Gerard Makosz lada chwila się ożeni
Gerard Makosz to postać, której fanom „Sanatorium miłości” raczej przedstawiać nie trzeba. Król Turnusu 2. edycji programu jest jednym z niewielu seniorów, którym udało się znaleźć miłość na planie hitu TVP. Wybranką dziś 83-letniego Gerarda została Iwona Mazurkiewicz, która również poszukiwała miłości w 2. edycji „Sanatorium miłości”.
Mimo, iż seniorów dzieli aż 18 lat różnicy, zdaje się to nie mieć żadnego znaczenia. Zakochali się w sobie bez pamięci i lada chwila staną na ślubnym kobiercu. Ślub gwiazd „Sanatorium miłości” ma się odbyć za niespełna 2 miesiące w zamku w Niepołomicach, w którym Król Turnusu 2. edycji programu poprosił Iwonę o rękę. Co ciekawe, w tym samym miejscu odbyło się również wesele córki Gerarda. Kuracjusz opowiedział o tym i nie tylko podczas swojego udziału w pierwszym z koncertów z cyklu „Polskie biesiady”.
Uroczystość odbędzie się 5 sierpnia w Niepołomicach, w tym samym zamku, w którym odbyło się wesele mojej córki. Iwonę poznałem w programie „Sanatorium miłości” i mimo, że niejednokrotnie musieliśmy mierzyć się z hejtem związanym z dzielącą nas różnicą wieku, wciąż jesteśmy razem! I bardzo za sobą tęsknimy, kiedy musimy się rozstać. Nawet na krótko. - wyznał Gerard w ostatniej rozmowie z TVP, przeprowadzonej przy okazji jego udziału w koncercie „Polskie biesiady”.

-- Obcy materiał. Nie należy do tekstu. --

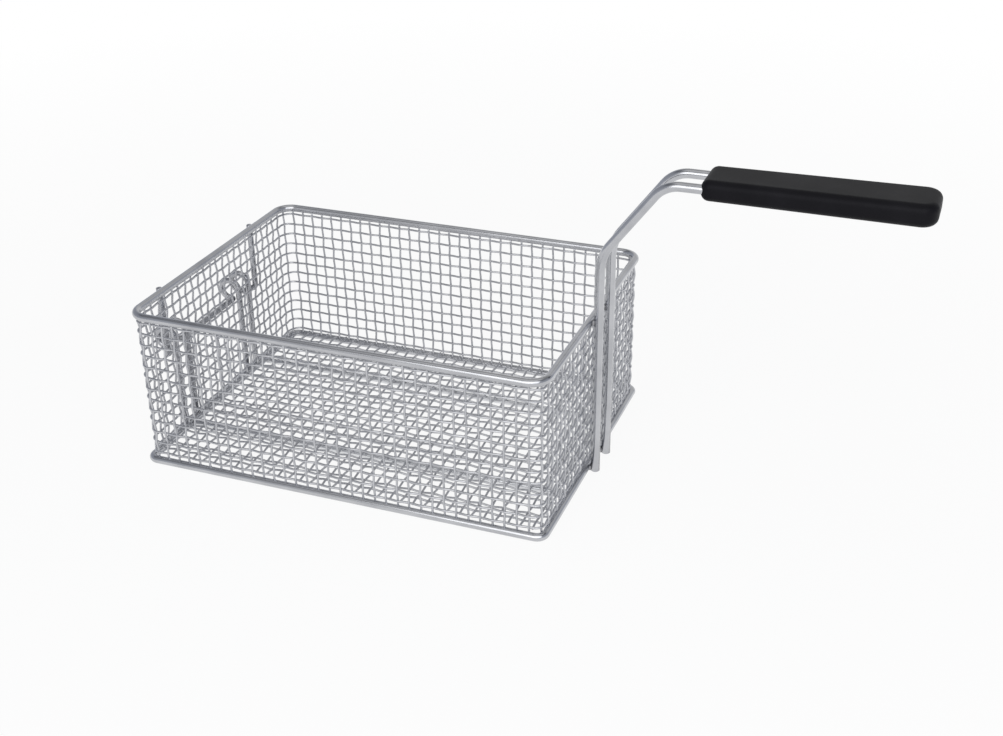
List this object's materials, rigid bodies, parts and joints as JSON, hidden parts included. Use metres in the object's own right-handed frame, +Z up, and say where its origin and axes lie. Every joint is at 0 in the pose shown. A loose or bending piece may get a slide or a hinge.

Gerard Makosz przeżył zawał serca
Mimo 83 lat na karku, Gerard Makosz wciąż jest niezwykle aktywny i korzysta z pełni życia. Ostatnio wraz ze swoją narzeczoną wziął udział w koncercie „Polskie biesiady”, gdzie towarzyszyły mu również inne gwiazdy „Sanatorium miłości” takie jak Piotr Hubert Langfort czy Józef Raciniewski.
Choć dziś Gerard może imponować formą i zdrowiem, to okazuje się, że w przeszłości zwłaszcza z tym drugim było o wiele gorzej. W trakcie swojego udziału w „Polskich biesiadach” w Rybniku, kuracjusz zdradził, że w wieku zaledwie 45 lat przeszedł zawał serca! Doprowadził do tego nałóg nikotynowy, przez który Gerard potrafił wypalić nawet 60 papierosów w ciągu połowy dnia! Na szczęście udało mu się przeżyć. Od tego momentu rzucił on palenie i stara się promować zdrowy tryb życia.
Kiedyś dużo paliłem. Potrafiłem wypalić 60 papierosów w 7 godzin. I tak w wieku 45 lat miałem zawał. Uratowano mnie i od tej pory nie palę. Uprawiam sport, z Iwoną chodzimy uprawiamy marszobiegi, codziennie gimnastykujemy się i pływamy. Prowadzimy też spotkania motywacyjne dla seniorów i wydałem książkę pt. „Długie życie to przywilej”. To jest motto, które mi przyświeca - wyznał zapytany przez TVP o przepis na radość życia niezależnie do wieku.